Friday, June 04, 2010

Excuses

            There are a lot of adages about excuses; my favorite would have to be:  “Excuses are like armpits.  Most people have them, and they generally stink.”  Scripturally, excuses seem to go back almost as long as sin does.  When God confronted Adam about eating the forbidden fruit, Adam’s response was, “The woman that you gave me …” and Eve said, “The serpent …”  A guy that I used to work for would chant, whenever he sensed an excuse coming, “My wife she; my dog he; my car it…” because most of the excuses he heard started with one of those three phrases.  Adam’s excuse isn’t much different; for that matter, neither is Eve’s.  This may also be the original example of ‘Chutzpah,’ Adam trying to tell God that his sin was because of the woman that God had given him (isn’t Adam basically saying that the sin was God’s fault?).
            When Abraham got caught telling a lie (well, okay, it was a half-truth, but let’s face it, a half truth is still a lie), his response was, “Because I thought …”  Notice he did not say, “Because God directed me to…” or, “I was commanded to…”  He just decided in and of himself that this was the proper course of action, and went with it.  As if that were not enough, years earlier he had gotten caught telling the same lie!  If it didn’t fly the first time, what made him think it would work the second time?
            When God told Moses to go lead Israel out of Egypt, Moses was full of excuses.  He couldn’t speak well; he didn’t know how to tell the Israelites who had sent him…  For somebody who was supposed to be meek, he sure did talk back to God a lot.  Of course, I understand that he felt more comfortable talking to God than he did to Pharaoh.  He understood his relationship with God, but he wasn’t sure that Pharaoh wouldn’t kill him on sight, and a meek man like Moses really didn’t want to go to Pharaoh with something that he had a pretty good idea would be received as bad news.
            When Saul was made king over all Israel, he made a lot of mistakes, and he made a lot of excuses.  At one point he even tried to blame “the people.” As king, ultimately, he was responsible for the people anyway; if they weren’t following his orders, he should be making sure that they were dealt with accordingly.  The king doesn’t just have power and authority over the people; he also has responsibility for the people.
            When David became king, he showed himself to be one of the rare individuals who didn’t make excuses.  When David made mistakes, he owned up to them, he took responsibility.  When Nathan confronted David about Bathsheba, the widow of Uriah the Hittite, David immediately confessed.  I’m sure that there were many excuses he could have come up with, and maybe several that he had used to justify himself in his own mind, but once that he knew without a doubt that he was caught, he let those excuses go.  Later on, David numbered Israel, against Joab’s counsel; then, he confessed his sin.  To be honest, it may very well be that, this time, he simply had no excuse:  Joab had already asked why the king would even care how many men were in Israel; God could defend Israel with only a few, provided that those few (and their king) were faithful.

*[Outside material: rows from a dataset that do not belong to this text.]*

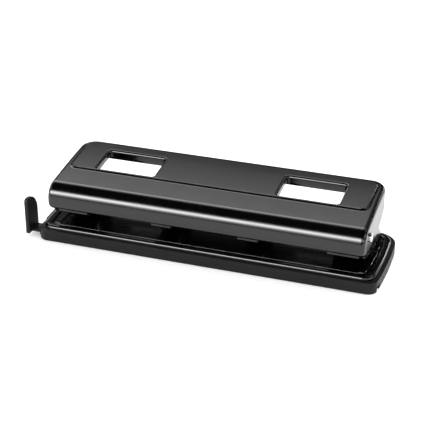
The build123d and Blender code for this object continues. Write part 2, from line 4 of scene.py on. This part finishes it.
import bmesh
import bpy
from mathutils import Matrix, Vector


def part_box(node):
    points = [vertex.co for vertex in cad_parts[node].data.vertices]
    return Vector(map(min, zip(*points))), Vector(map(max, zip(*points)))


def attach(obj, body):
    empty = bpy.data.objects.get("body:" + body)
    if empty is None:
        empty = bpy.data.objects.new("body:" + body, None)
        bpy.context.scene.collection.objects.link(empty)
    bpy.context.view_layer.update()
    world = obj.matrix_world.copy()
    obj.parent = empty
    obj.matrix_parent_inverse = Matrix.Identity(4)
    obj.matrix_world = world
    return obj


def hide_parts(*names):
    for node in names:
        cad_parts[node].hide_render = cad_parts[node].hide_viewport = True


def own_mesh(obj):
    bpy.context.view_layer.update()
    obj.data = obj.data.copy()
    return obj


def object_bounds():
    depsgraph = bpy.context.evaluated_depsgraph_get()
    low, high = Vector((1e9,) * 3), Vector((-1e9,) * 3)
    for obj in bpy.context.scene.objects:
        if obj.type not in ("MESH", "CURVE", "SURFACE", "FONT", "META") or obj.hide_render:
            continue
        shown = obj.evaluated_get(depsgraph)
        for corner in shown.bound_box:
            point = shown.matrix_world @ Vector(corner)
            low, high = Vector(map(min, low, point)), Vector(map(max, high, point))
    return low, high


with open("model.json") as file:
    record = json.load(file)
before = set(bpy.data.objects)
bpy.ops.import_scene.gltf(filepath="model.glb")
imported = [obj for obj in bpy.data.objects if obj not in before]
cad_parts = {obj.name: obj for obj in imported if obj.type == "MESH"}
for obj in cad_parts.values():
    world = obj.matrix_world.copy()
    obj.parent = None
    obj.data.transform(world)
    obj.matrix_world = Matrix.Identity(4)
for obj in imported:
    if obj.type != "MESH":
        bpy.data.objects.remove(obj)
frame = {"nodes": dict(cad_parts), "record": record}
cad_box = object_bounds()


# ---- node helpers -----------------------------------------------------------
def new_material(name):
    """An empty node material with a Principled shader joined to its output."""
    mat = bpy.data.materials.new(name)
    mat.use_nodes = True
    tree = mat.node_tree
    tree.nodes.clear()
    out = tree.nodes.new("ShaderNodeOutputMaterial")
    shader = tree.nodes.new("ShaderNodeBsdfPrincipled")
    tree.links.new(shader.outputs["BSDF"], out.inputs["Surface"])
    return mat, tree, shader


def place(tree, scale=(1, 1, 1)):
    """Object coordinates in metres, stretched by scale."""
    coord = tree.nodes.new("ShaderNodeTexCoord")
    mapping = tree.nodes.new("ShaderNodeMapping")
    mapping.inputs["Scale"].default_value = scale
    tree.links.new(coord.outputs["Object"], mapping.inputs["Vector"])
    return mapping.outputs["Vector"]


def noise(tree, vector, per_metre, detail=3.0, rough=0.5):
    node = tree.nodes.new("ShaderNodeTexNoise")
    node.inputs["Scale"].default_value = per_metre
    node.inputs["Detail"].default_value = detail
    node.inputs["Roughness"].default_value = rough
    tree.links.new(vector, node.inputs["Vector"])
    return node.outputs["Fac"]


def spread(tree, value, low, high, start=0.3, stop=0.7):
    """Map a 0 to 1 noise on to low to high."""
    node = tree.nodes.new("ShaderNodeMapRange")
    node.inputs["From Min"].default_value = start
    node.inputs["From Max"].default_value = stop
    node.inputs["To Min"].default_value = low
    node.inputs["To Max"].default_value = high
    tree.links.new(value, node.inputs["Value"])
    return node.outputs["Result"]


def mix_colour(tree, value, dark, light):
    node = tree.nodes.new("ShaderNodeMix")
    node.data_type = "RGBA"
    node.inputs["A"].default_value = (*dark, 1)
    node.inputs["B"].default_value = (*light, 1)
    tree.links.new(value, node.inputs["Factor"])
    return node.outputs["Result"]


def bump(tree, shader, height, distance, strength=1.0, below=None):
    node = tree.nodes.new("ShaderNodeBump")
    node.inputs["Strength"].default_value = strength
    node.inputs["Distance"].default_value = distance
    tree.links.new(height, node.inputs["Height"])
    if below is not None:
        tree.links.new(below, node.inputs["Normal"])
    tree.links.new(node.outputs["Normal"], shader.inputs["Normal"])
    return node.outputs["Normal"]


# ---- materials ----------------------------------------------------------------
def lacquer():
    """Stoved black lacquer over steel: glossy, with a faint orange peel and handling haze."""
    mat, tree, shader = new_material("black_lacquer")
    shader.inputs["IOR"].default_value = 1.52
    here = place(tree)
    tree.links.new(
        mix_colour(tree, noise(tree, here, 60), (0.0006, 0.0006, 0.0007), (0.0014, 0.0014, 0.0016)),
        shader.inputs["Base Color"],
    )
    tree.links.new(
        spread(tree, noise(tree, here, 35, 5.0, 0.6), 0.13, 0.19), shader.inputs["Roughness"]
    )
    bump(tree, shader, noise(tree, here, 900, 2.0, 0.4), 0.000006)
    return mat


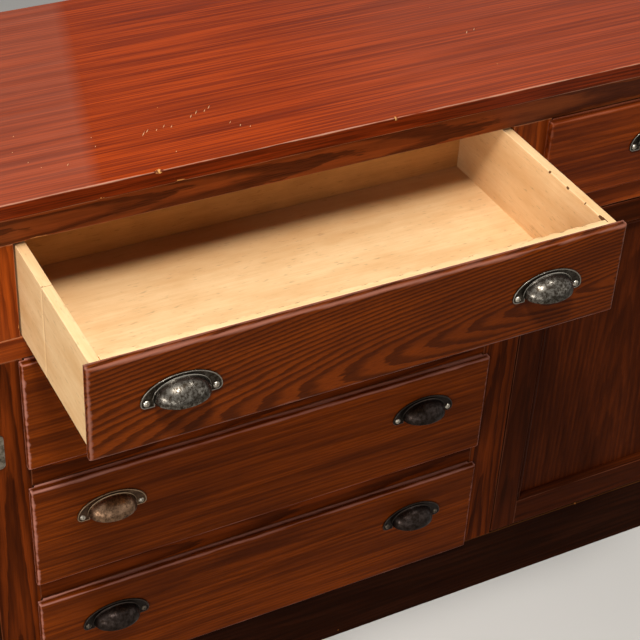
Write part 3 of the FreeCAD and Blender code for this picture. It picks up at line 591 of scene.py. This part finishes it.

God didn’t expect David to be perfect; He doesn’t expect any of us to be perfect.  He made us; He knows what we are capable of.  It occurs to me, though, that these men were four of the most prominent leaders of God’s chosen people in ancient times.  I don’t mean to denigrate the other three, but it’s pretty clear to me why David is the one said to be a man after God’s own heart.  To be honest, I would be kidding myself to even try to compare myself to any of those four men (well, maybe Saul), but I think that, if I could be like one of them, I would most like to be like David.